(Collected material):
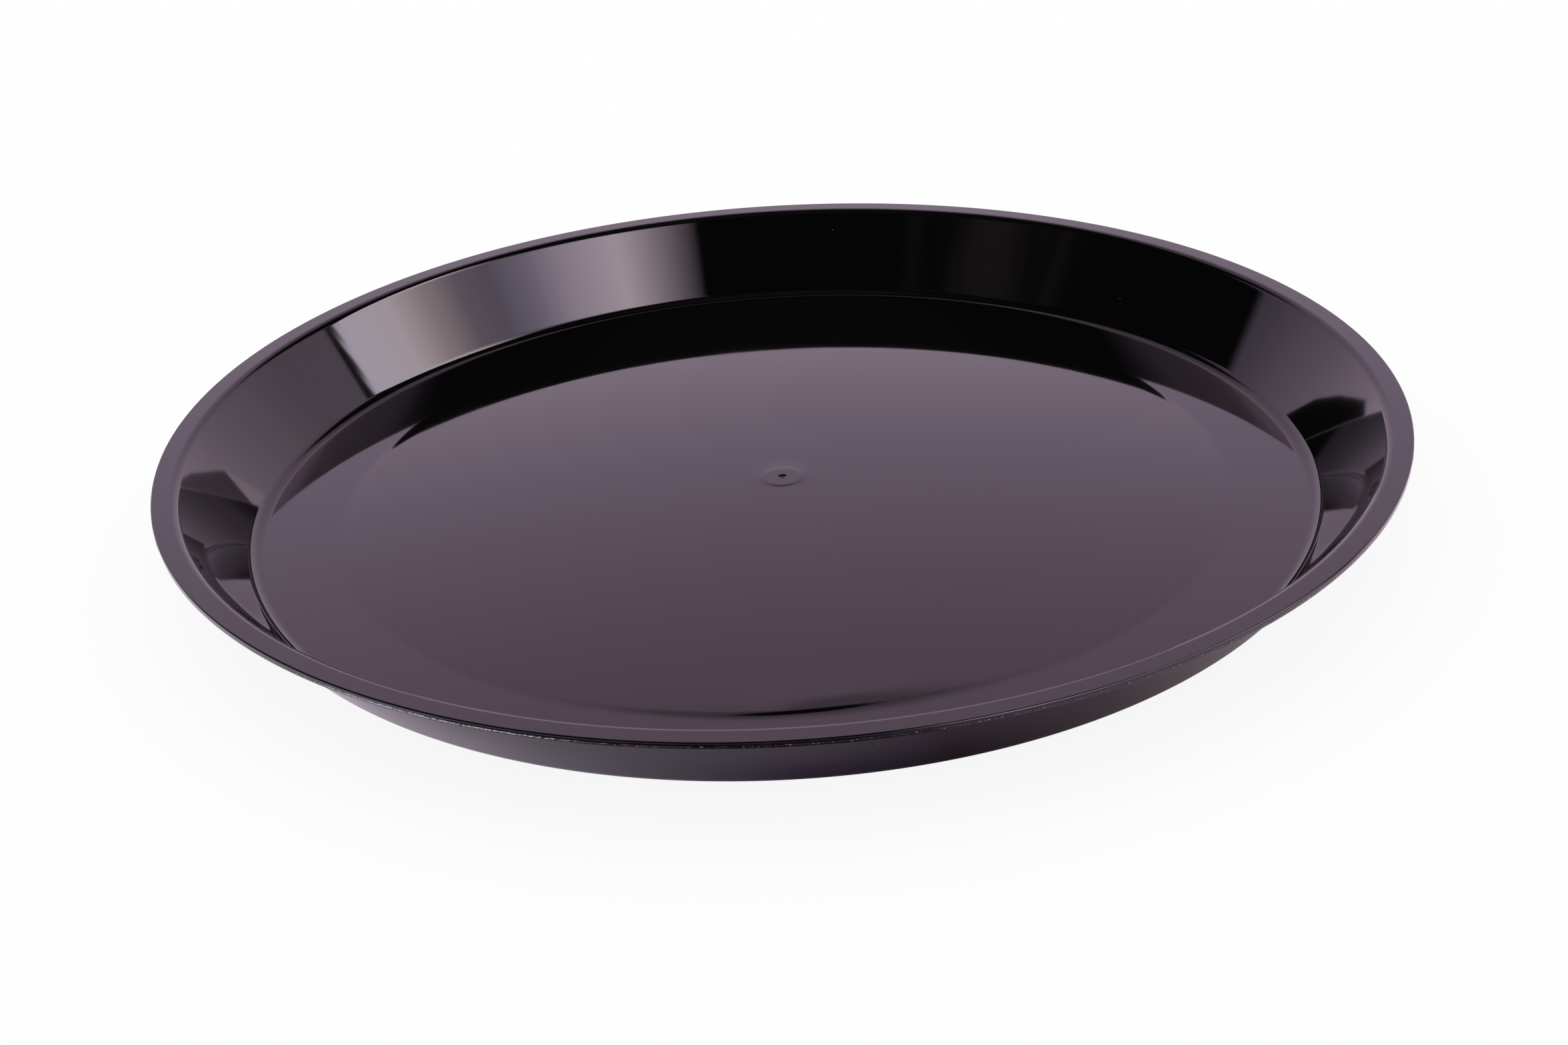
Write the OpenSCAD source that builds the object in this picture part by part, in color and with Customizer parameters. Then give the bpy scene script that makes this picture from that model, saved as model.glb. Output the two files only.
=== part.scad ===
// Round serving tray, moulded in one piece.
// Origin: centre of the plane the tray stands on. +Z up. Millimetres.

/* [Tray] */
// Outside diameter of the rim
tray_d = 370; // [320:5:420]
// Height from the standing plane to the top of the rim
tray_h = 28; // [23:0.5:34]
// Thickness of the floor and of the wall
wall_t = 2.4; // [1.8:0.1:3]

/* [Wall and rim] */
// Lean of the wall, measured from the vertical
wall_lean = 37.2; // [25:0.2:45]
// Inside radius where the floor turns up into the wall
corner_r = 5; // [2:0.5:8]
// Width of the flat rim
rim_w = 7; // [5:0.1:12]
// Thickness of the rim at its edge
rim_t = 1.9; // [1.5:0.1:2.4]
// Radius where the wall turns out into the rim
rim_in_r = 3.2; // [0.6:0.1:4]
// Rounding of the rim's upper and lower edge
rim_edge_r = 0.45; // [0.2:0.05:0.7]
// Radius under the rim, between rim and outer wall
under_rim_r = 1.5; // [0.5:0.1:3]

/* [Floor] */
// Rise of the domed centre panel
dome_h = 4.2; // [1:0.1:6]
// Distance from the foot of the wall in to the shoulder of the centre panel
panel_inset = 27.4; // [20:0.2:40]
// Drop of the shoulder around the centre panel
step_h = 0.2; // [0.1:0.05:0.8]
// Width of the shoulder
step_w = 3; // [2:0.5:6]
// Fall of the outer floor from the shoulder to the wall
outer_fall = 0.5; // [0.2:0.05:0.8]

/* [Foot] */
// Height of the foot ring
foot_h = 0.5; // [0.3:0.1:1]
// Width of the foot ring's flat
foot_w = 5; // [3:0.5:8]

/* [Gate mark] */
// Diameter of the raised witness disc at the centre of the floor
gate_disc_d = 13.6; // [8:0.2:20]
// Height of the witness disc
gate_disc_h = 0.15; // [0.05:0.05:0.3]
// Diameter of the gate dimple in the disc
gate_pip_d = 3; // [1:0.2:5]
// Depth of the gate dimple
gate_pip_depth = 0.5; // [0.1:0.05:0.8]

/* [Hidden] */
$fn = 360;
shell_color = [0.035, 0.03, 0.035];

rim_r   = tray_d / 2;
floor_z = foot_h + wall_t;                       // top of the floor at the wall
top_r   = rim_r - rim_w;                         // inner edge of the rim
floor_r = top_r - (tray_h - floor_z) * tan(wall_lean);
skin    = wall_t / cos(wall_lean);               // wall thickness taken level
out_r   = function (z) floor_r + skin + (z - floor_z) * tan(wall_lean);

shoulder_r = floor_r - panel_inset;              // edge of the domed panel
shoulder_z = floor_z + outer_fall + step_h;
dome_R     = (shoulder_r * shoulder_r + dome_h * dome_h) / (2 * dome_h);
dome_top   = shoulder_z + dome_h;
gate_z     = dome_top + gate_disc_h - gate_pip_depth;
dome_z     = function (r) dome_top - dome_R + sqrt(dome_R * dome_R - r * r);

base_fillet = corner_r + wall_t;
foot_out_r  = floor_r - corner_r * tan((90 - wall_lean) / 2) - 1.2;
foot_in_r   = foot_out_r - foot_w;
foot_draft  = foot_h * 0.6;

function unit(v) = v / norm(v);

// Points of an arc of radius r that rounds the corner p between a and b
function rounded(a, p, b, r, n) =
    let (u = unit(a - p), v = unit(b - p),
         half = acos(u * v) / 2,
         c = p + unit(u + v) * r / sin(half),
         s = p + u * r / tan(half), e = p + v * r / tan(half),
         a0 = atan2(s.y - c.y, s.x - c.x),
         a1 = atan2(e.y - c.y, e.x - c.x),
         turn = a1 - a0 > 180 ? a1 - a0 - 360 : a1 - a0 < -180 ? a1 - a0 + 360 : a1 - a0)
    [for (i = [0 : n]) c + r * [cos(a0 + turn * i / n), sin(a0 + turn * i / n)]];

// Domed panel from radius r0 out to r1, lowered by drop
function dome(r0, r1, drop, n) =
    [for (i = [0 : n]) let (r = r0 + (r1 - r0) * i / n) [r, dome_z(r) - drop]];

function reversed(v) = [for (i = [len(v) - 1 : -1 : 0]) v[i]];

// Top face, from the axis out to the rim
function top_face() =
    let (g = gate_disc_d / 2, edge_w = 1.2, pip = gate_pip_d / 2,
         shoulder = [shoulder_r + step_w, floor_z + outer_fall],
         corner = [floor_r, floor_z], lip = [top_r, tray_h],
         edge = [rim_r, tray_h], edge_low = [rim_r, tray_h - rim_t],
         root = [out_r(tray_h - rim_t), tray_h - rim_t])
    concat(
        [[0, gate_z], [pip * 0.35, gate_z]],
        dome(pip, g - edge_w, -gate_disc_h, 3),
        dome(g, shoulder_r, 0, 28),
        [shoulder],
        rounded(shoulder, corner, lip, corner_r, 12),
        rounded(corner, lip, edge, rim_in_r, 8),
        rounded(lip, edge, edge_low, rim_edge_r, 6),
        rounded(edge, edge_low, root, rim_edge_r, 6));

// Underside, from the rim in to the axis
function under_face() =
    let (edge_low = [rim_r, tray_h - rim_t],
         root = [out_r(tray_h - rim_t), tray_h - rim_t],
         base = [out_r(foot_h), foot_h], inner = [foot_out_r, foot_h],
         ring = [foot_in_r, foot_h + outer_fall * 0.3])
    concat(
        rounded(edge_low, root, base, under_rim_r, 6),
        rounded(root, base, inner, base_fillet, 14),
        [inner, [foot_out_r - foot_draft, 0],
         [foot_in_r + foot_draft, 0], ring,
         [shoulder_r + step_w, floor_z + outer_fall - wall_t]],
        reversed(dome(0, shoulder_r, wall_t, 28)));

// The whole tray: one turned section, floor, wall and rim in one skin
module tray_shell() {
    color(shell_color)
        rotate_extrude()
            polygon(concat(top_face(), under_face()));
}

tray_shell();
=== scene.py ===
import math

import bpy
import numpy as np
from mathutils import Matrix, Vector


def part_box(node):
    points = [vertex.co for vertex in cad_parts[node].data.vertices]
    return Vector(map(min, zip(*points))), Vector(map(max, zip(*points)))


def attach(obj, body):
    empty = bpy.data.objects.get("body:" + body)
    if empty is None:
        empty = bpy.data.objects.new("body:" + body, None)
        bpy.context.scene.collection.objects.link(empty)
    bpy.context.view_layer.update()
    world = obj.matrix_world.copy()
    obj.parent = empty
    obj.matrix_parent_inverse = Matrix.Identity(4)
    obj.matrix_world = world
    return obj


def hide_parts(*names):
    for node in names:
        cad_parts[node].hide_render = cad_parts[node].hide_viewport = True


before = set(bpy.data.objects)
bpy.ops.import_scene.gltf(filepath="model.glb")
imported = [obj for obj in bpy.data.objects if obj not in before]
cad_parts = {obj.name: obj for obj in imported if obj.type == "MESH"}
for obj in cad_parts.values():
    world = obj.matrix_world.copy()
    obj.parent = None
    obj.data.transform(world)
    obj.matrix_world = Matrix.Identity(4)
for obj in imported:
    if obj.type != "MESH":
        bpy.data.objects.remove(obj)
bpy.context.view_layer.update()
scene = bpy.context.scene

# ---------------------------------------------------------------- sizes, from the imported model
lo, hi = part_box("tray_shell")
MM = 0.001
R_OUT = (hi.x - lo.x) / 2 / MM          # rim radius, mm
TOP = hi.z / MM                         # top of the rim, mm

WALL_T = 2.4
LEAN = math.radians(37.2)
CORNER_R = 5.0
RIM_W = 7.0
RIM_T = 1.9
RIM_IN_R = 3.2
EDGE_R = 0.45
UNDER_R = 1.5
DOME_H = 4.2
INSET = 27.4
STEP_H = 0.2
STEP_W = 3.0
FALL = 0.5
FOOT_H = 0.5
FOOT_W = 5.0
DISC_R = 6.8
DISC_H = 0.15
PIP_R = 1.5
PIP_D = 0.5
SINK = 0.33
FLASH = 0.07

FLOOR_Z = FOOT_H + WALL_T
TOP_R = R_OUT - RIM_W
FLOOR_R = TOP_R - (TOP - FLOOR_Z) * math.tan(LEAN)
SKIN = WALL_T / math.cos(LEAN)
SH_R = FLOOR_R - INSET
SH_Z = FLOOR_Z + FALL + STEP_H
DOME_R = (SH_R ** 2 + DOME_H ** 2) / (2 * DOME_H)
DOME_TOP = SH_Z + DOME_H
FOOT_OUT = FLOOR_R - CORNER_R * math.tan((math.pi / 2 - LEAN) / 2) - 1.2
FOOT_IN = FOOT_OUT - FOOT_W


def out_r(z):
    return FLOOR_R + SKIN + (z - FLOOR_Z) * math.tan(LEAN)


def dome_z(r):
    return DOME_TOP - DOME_R + math.sqrt(DOME_R ** 2 - r * r)


# ---------------------------------------------------------------- section of the tray
def unit(v):
    return v / np.linalg.norm(v)


def rounded(a, p, b, r, n):
    """n + 1 points of the arc of radius r that rounds corner p between a and b."""
    a, p, b = (np.array(q, float) for q in (a, p, b))
    u, v = unit(a - p), unit(b - p)
    half = math.acos(float(u @ v)) / 2
    c = p + unit(u + v) * r / math.sin(half)
    s, e = p + u * r / math.tan(half), p + v * r / math.tan(half)
    a0 = math.atan2(s[1] - c[1], s[0] - c[0])
    a1 = math.atan2(e[1] - c[1], e[0] - c[0])
    turn = (a1 - a0 + math.pi) % (2 * math.pi) - math.pi
    return [(c[0] + r * math.cos(a0 + turn * i / n), c[1] + r * math.sin(a0 + turn * i / n)) for i in range(n + 1)]


def joined(pieces, hold=0.12, longest=7.0):
    """One line through the pieces. Long straight runs get a point close to each end, so that smooth shading stays in the fillets."""
    line = []
    for piece in pieces:
        if line:
            a, b = np.array(line[-1]), np.array(piece[0])
            d = float(np.linalg.norm(b - a))
            if d > 4 * hold:
                line.append(tuple(a + (b - a) * hold / d))
                n = max(1, int(d / longest))
                for i in range(1, n):
                    line.append(tuple(a + (b - a) * i / n))
                line.append(tuple(b - (b - a) * hold / d))
        for q in piece:
            if not line or math.hypot(q[0] - line[-1][0], q[1] - line[-1][1]) > 1e-4:
                line.append((float(q[0]), float(q[1])))
    return line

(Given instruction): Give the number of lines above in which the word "imported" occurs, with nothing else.

(Complete answer): 4